◆ The exercise ◆
Pick out every line in the data below that holds "this".

◆ Material to process ◆
▬▬▬

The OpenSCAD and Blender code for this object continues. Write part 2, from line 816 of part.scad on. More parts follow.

▬▬▬

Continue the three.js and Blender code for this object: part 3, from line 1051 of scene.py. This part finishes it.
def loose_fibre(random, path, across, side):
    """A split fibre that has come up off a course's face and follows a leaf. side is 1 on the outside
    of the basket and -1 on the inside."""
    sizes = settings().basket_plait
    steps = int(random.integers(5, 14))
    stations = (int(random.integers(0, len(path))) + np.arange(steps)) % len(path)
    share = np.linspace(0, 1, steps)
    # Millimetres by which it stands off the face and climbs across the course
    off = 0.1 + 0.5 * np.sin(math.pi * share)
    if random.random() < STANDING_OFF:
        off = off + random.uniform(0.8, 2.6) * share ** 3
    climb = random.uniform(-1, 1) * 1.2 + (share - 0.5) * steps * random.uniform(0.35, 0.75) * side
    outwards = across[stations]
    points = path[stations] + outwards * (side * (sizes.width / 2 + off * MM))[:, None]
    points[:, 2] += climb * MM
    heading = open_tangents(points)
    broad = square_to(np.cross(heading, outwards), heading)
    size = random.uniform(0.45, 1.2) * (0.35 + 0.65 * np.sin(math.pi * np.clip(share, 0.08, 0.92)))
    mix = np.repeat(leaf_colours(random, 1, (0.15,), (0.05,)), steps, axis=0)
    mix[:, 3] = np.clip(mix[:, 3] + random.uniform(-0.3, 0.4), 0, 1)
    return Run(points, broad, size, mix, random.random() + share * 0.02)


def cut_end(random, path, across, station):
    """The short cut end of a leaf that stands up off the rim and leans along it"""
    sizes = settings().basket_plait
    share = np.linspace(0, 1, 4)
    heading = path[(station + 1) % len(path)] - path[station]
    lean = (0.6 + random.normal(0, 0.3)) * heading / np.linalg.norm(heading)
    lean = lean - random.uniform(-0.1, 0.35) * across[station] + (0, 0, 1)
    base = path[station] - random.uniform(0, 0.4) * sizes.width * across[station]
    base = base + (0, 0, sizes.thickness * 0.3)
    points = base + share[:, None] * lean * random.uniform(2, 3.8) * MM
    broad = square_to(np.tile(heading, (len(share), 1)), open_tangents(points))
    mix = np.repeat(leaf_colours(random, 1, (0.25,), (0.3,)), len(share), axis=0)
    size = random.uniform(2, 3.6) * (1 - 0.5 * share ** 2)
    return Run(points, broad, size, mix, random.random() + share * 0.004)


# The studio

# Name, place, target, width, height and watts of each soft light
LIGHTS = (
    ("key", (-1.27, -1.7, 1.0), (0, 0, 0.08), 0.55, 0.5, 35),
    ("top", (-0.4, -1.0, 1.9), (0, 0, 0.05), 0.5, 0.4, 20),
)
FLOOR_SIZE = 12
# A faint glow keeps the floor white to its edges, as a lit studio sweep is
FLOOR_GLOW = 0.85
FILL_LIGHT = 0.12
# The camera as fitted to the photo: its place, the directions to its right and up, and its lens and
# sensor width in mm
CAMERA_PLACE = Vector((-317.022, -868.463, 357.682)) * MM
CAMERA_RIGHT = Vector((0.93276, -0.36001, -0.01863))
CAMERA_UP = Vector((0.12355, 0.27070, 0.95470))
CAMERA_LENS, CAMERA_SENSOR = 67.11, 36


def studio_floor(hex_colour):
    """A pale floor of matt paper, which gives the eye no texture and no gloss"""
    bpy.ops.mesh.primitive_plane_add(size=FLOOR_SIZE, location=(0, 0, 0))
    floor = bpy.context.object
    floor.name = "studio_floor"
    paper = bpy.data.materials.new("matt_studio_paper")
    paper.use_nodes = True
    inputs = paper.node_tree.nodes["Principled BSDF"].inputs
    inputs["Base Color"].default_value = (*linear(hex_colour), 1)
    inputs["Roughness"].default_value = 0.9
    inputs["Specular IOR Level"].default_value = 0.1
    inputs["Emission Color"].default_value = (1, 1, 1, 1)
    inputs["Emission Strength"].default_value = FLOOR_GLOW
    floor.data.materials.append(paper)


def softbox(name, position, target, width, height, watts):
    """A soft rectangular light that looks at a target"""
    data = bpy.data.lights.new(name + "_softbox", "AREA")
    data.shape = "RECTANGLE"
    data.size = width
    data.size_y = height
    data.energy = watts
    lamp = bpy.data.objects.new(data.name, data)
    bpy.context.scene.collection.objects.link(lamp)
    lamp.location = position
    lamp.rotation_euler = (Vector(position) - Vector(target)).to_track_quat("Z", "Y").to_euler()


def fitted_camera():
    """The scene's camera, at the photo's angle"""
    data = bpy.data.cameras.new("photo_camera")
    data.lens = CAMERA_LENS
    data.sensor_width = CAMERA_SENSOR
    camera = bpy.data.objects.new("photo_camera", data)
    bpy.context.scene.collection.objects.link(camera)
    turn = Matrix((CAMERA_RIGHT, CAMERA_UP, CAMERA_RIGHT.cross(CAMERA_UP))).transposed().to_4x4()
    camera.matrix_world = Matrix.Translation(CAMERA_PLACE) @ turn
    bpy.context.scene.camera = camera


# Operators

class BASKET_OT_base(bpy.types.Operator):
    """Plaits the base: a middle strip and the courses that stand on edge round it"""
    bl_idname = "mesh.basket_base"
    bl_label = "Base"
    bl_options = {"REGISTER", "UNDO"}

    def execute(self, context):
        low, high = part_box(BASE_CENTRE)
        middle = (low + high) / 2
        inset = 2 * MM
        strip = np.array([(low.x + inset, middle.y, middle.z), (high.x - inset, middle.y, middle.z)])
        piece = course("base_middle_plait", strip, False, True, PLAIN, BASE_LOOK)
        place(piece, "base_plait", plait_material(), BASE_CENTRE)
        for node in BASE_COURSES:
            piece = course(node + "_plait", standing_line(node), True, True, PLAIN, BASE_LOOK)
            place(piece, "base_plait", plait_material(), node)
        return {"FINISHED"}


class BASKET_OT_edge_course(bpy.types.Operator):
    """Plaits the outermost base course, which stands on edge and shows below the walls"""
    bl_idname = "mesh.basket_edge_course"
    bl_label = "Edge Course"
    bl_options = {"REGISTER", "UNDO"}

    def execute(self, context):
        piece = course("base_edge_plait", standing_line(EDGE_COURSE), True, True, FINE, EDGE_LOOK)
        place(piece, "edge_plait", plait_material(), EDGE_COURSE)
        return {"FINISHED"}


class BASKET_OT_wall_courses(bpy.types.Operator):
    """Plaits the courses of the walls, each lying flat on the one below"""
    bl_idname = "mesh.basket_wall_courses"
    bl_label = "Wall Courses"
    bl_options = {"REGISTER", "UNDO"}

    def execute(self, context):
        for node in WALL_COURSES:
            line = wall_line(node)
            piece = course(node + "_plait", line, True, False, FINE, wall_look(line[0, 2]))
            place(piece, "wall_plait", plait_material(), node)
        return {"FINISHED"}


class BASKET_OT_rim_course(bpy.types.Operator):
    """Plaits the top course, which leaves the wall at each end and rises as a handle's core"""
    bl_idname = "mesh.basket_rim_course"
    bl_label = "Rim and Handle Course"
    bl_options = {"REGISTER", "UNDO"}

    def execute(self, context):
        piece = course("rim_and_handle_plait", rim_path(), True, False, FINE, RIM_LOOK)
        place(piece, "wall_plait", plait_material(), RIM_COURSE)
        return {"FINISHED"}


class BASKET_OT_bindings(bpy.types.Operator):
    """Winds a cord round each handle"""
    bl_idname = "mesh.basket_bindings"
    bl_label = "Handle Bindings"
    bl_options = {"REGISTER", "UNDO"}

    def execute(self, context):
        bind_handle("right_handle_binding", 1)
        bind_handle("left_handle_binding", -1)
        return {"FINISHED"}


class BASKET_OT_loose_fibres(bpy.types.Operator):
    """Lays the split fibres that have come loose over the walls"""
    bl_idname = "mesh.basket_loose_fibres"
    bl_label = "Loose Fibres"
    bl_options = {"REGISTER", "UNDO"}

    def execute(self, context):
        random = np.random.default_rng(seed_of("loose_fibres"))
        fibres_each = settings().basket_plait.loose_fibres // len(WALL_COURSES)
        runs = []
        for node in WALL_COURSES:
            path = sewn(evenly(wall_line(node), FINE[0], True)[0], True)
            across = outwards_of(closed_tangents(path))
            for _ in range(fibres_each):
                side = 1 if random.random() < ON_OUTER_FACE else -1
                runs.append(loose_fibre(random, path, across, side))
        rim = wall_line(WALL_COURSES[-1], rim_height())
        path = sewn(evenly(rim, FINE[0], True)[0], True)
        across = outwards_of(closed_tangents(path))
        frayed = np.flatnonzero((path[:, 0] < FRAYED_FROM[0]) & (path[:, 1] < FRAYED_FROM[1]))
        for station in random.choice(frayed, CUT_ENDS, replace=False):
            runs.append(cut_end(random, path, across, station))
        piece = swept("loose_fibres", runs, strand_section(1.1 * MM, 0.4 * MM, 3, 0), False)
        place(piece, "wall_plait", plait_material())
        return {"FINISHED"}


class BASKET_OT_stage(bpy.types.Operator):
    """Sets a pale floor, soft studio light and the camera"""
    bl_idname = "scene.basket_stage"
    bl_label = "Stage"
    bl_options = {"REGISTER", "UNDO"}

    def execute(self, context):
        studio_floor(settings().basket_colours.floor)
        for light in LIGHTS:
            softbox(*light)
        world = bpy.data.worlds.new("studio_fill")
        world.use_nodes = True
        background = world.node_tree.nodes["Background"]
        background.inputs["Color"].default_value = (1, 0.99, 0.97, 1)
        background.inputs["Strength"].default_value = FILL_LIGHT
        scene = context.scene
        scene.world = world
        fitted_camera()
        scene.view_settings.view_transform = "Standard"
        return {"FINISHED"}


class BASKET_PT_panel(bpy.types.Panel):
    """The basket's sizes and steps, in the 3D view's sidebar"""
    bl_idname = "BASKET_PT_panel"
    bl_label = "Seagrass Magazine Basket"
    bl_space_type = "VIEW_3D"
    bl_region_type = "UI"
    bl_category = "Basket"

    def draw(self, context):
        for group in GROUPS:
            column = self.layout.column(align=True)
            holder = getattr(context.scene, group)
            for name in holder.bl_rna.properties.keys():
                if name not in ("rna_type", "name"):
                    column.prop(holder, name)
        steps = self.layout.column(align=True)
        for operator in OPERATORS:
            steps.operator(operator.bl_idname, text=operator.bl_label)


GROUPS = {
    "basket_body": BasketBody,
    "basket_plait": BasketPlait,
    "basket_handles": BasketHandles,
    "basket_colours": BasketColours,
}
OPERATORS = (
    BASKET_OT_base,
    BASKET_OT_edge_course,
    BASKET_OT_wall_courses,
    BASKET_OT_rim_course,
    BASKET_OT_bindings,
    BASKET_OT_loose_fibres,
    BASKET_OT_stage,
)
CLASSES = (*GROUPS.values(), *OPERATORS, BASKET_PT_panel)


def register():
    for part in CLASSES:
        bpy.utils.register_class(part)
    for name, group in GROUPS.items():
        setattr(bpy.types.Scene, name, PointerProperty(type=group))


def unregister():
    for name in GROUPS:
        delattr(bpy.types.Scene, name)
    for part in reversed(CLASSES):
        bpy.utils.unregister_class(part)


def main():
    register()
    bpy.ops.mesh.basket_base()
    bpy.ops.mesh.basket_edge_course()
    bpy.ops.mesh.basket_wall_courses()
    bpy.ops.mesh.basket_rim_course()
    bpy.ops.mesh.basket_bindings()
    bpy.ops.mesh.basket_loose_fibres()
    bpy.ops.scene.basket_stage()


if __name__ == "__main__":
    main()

▬▬▬

◆ Full response ◆
The OpenSCAD and Blender code for this object continues. Write part 2, from line 816 of part.scad on. More parts follow.
Continue the three.js and Blender code for this object: part 3, from line 1051 of scene.py. This part finishes it.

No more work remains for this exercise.